Casino operator Melco Resorts and Entertainment Ltd should be able to generate “mildly positive free cash flow after interest and capital expenditure” in financial year 2023, says Leonard Law, senior credit analyst at Singapore-based Lucror Analytics.
Mr Law noted in his memo – published on the Smartkarma platform – that Melco Resorts management had given guidance it expected US$285 million to US$305 million in 2023 capital spending.
That consisted, according to Lucror’s note, of: US$60 million to US$65 million for its gaming monopoly in the Republic of Cyprus, where it is building a resort called City of Dreams Mediterranean with a local partner; US$75 million to US$80 million for Phase 2 of the group’s majority-owned Studio City resort (pictured) in the Cotai district of Macau; and “US$150 million to US$160 million of maintenance capex” .
Melco Resorts also runs a gaming complex in the Philippines called City of Dreams Manila.
Referring to the upturn in the Macau casino market after the lifting in early January of most of China’s Covid-related precautions, Mr Law stated: “We foresee that the recovery could enable Melco’s overall revenue to reach 70 percent to 80 percent of the financial-year 2019 level, supported by contributions from Studio City Phase 2 and City of Dreams Mediterranean from the second half of 2023.”

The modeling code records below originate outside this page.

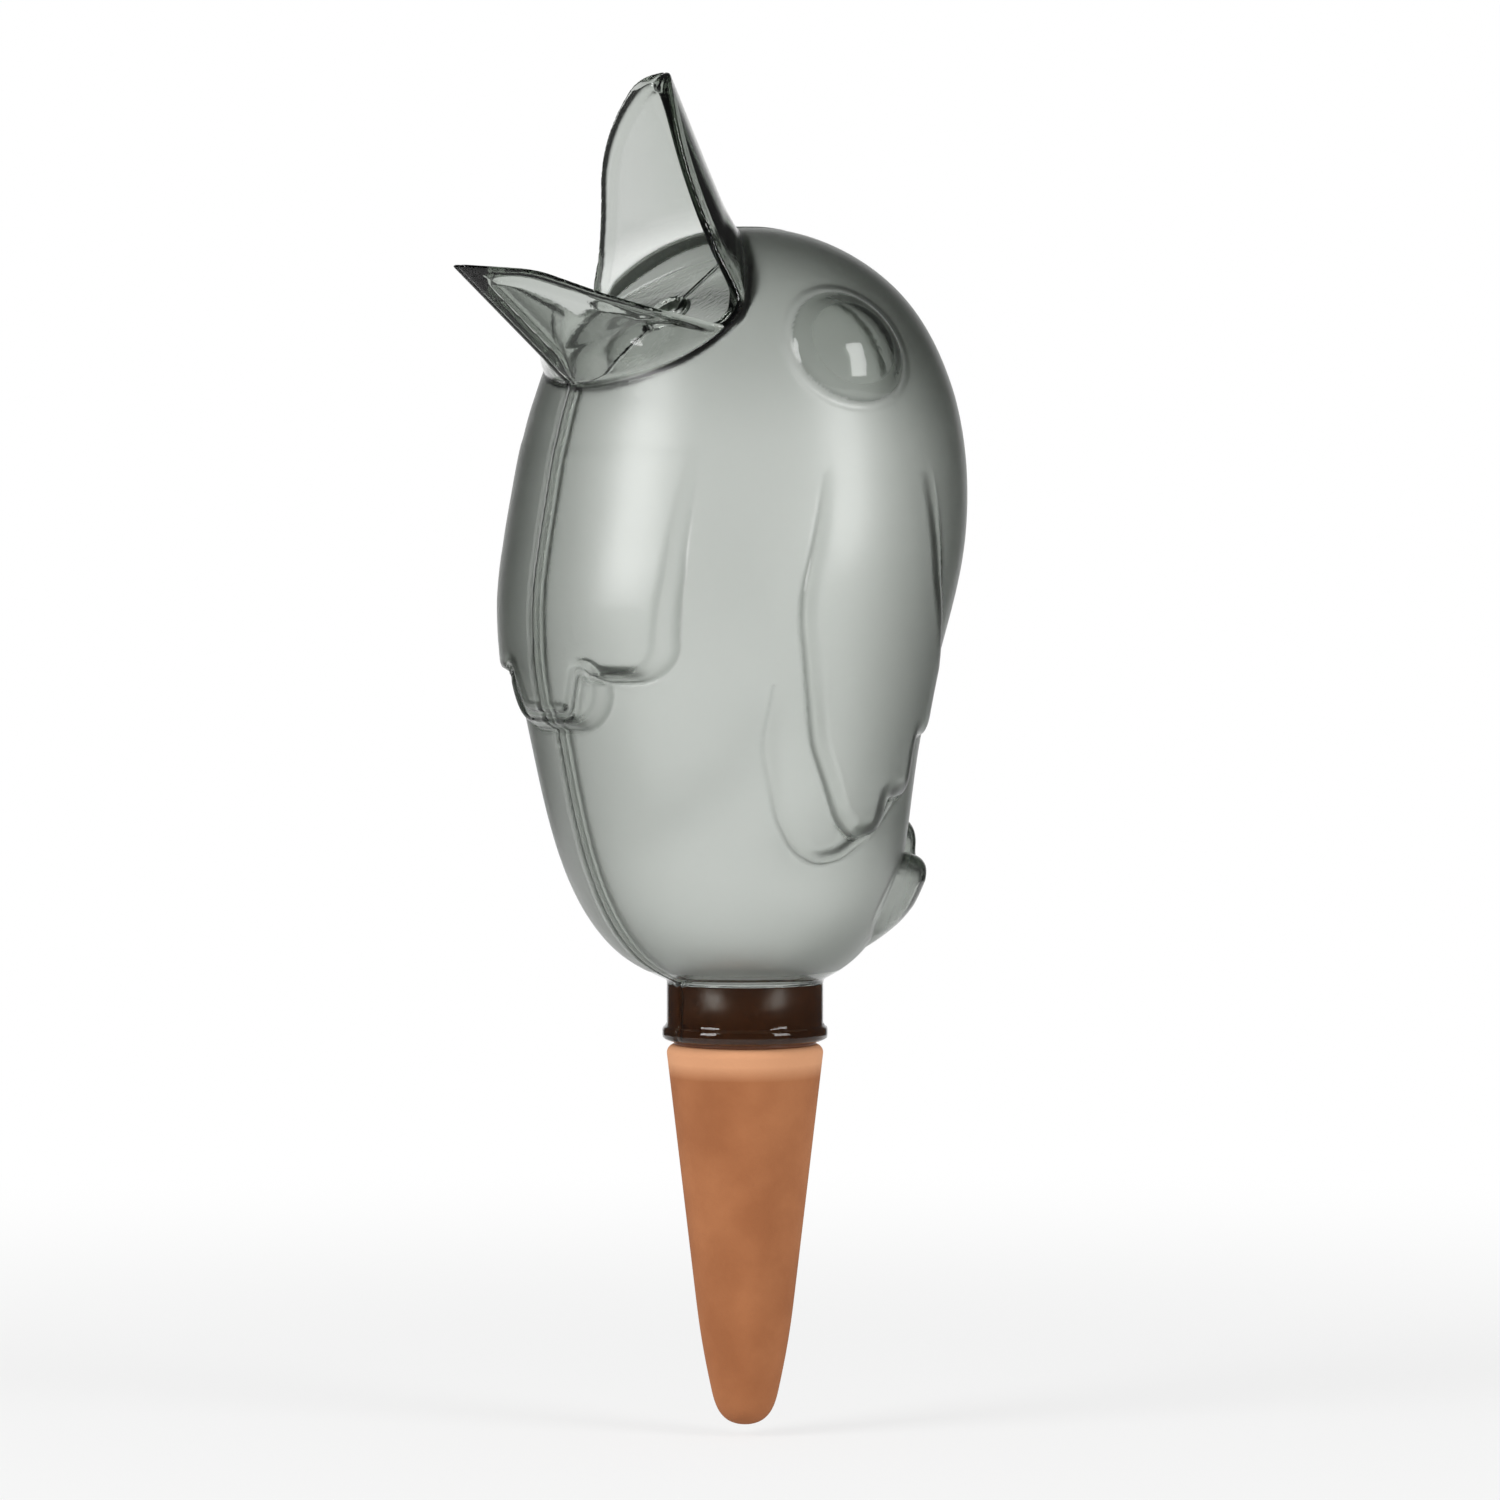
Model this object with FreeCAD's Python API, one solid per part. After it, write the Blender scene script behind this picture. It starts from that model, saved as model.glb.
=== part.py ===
import FreeCAD, Part
import math
import os

# A bird-shaped water tank of clear plastic on a hollow clay cone, for watering one potted plant.
# Millimetres, +Z up. The bird looks along -Y and its left side is +X. The origin is on the
# cone's axis at the top of the clay, which is the soil line. "Forward" is the distance towards -Y.

Vec = FreeCAD.Vector

# ---- tank body: height, radius and forward shift of the round sections, from the neck to the crown
BODY_STATIONS = (
    (13.0, 15.7, 0.0),
    (16.8, 22.3, 1.0),
    (22.0, 27.4, 1.7),
    (30.0, 31.9, 2.4),
    (42.0, 35.4, 3.6),
    (61.0, 38.9, 4.7),
    (81.0, 43.1, 4.2),
    (97.0, 45.4, 2.4),
    (111.0, 45.2, 0.9),
    (121.5, 44.0, 0.4),
    (130.0, 41.9, 0.0),
)
CROWN_SHOULDER_RADIUS = 31.7    # the crown's outline passes this radius at the height below
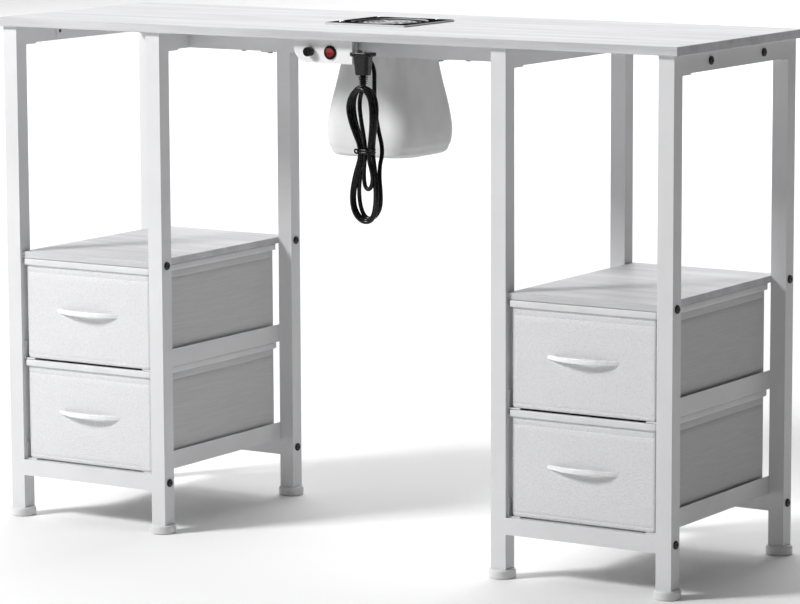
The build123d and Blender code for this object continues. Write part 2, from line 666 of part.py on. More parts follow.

For full-year 2019, Melco Resorts reported group-wide revenue of nearly US$4.98 billion
On the casino firm’s fourth-quarter earnings call at the start of March, Lawrence Ho Yau Lung, chairman and chief executive, had said the Cyprus government had given the group an “extension of the deadline to open Dreams Mediterranean, under the terms of our gaming licence, to June 30”.
On the same call, Melco Resorts said that the first stage of the second phase of Studio City would open in the second quarter this year.
Lucror’s Mr Law observed that Melco Resorts’ gross debt in financial year 2022 “climbed 23 percent year-on-year to US$8.1 billion”, while net debt was “up 28 percent at US$6.3 billion”.
He added: “We expect Melco’s debt-to-EBITDA [earnings before interest, taxation, depreciation and amortisation] to improve meaningfully in financial year 2023 to circa 10 times, and recover to nearly financial-year 2019 levels – of 3.4 times – in financial year 2024”.
The institution also said that the refinancing risk for Melco Resorts “has abated”.
“The improved operating conditions would likely allow Melco Resorts to issue new notes and roll over its credit facility,” stated the analyst.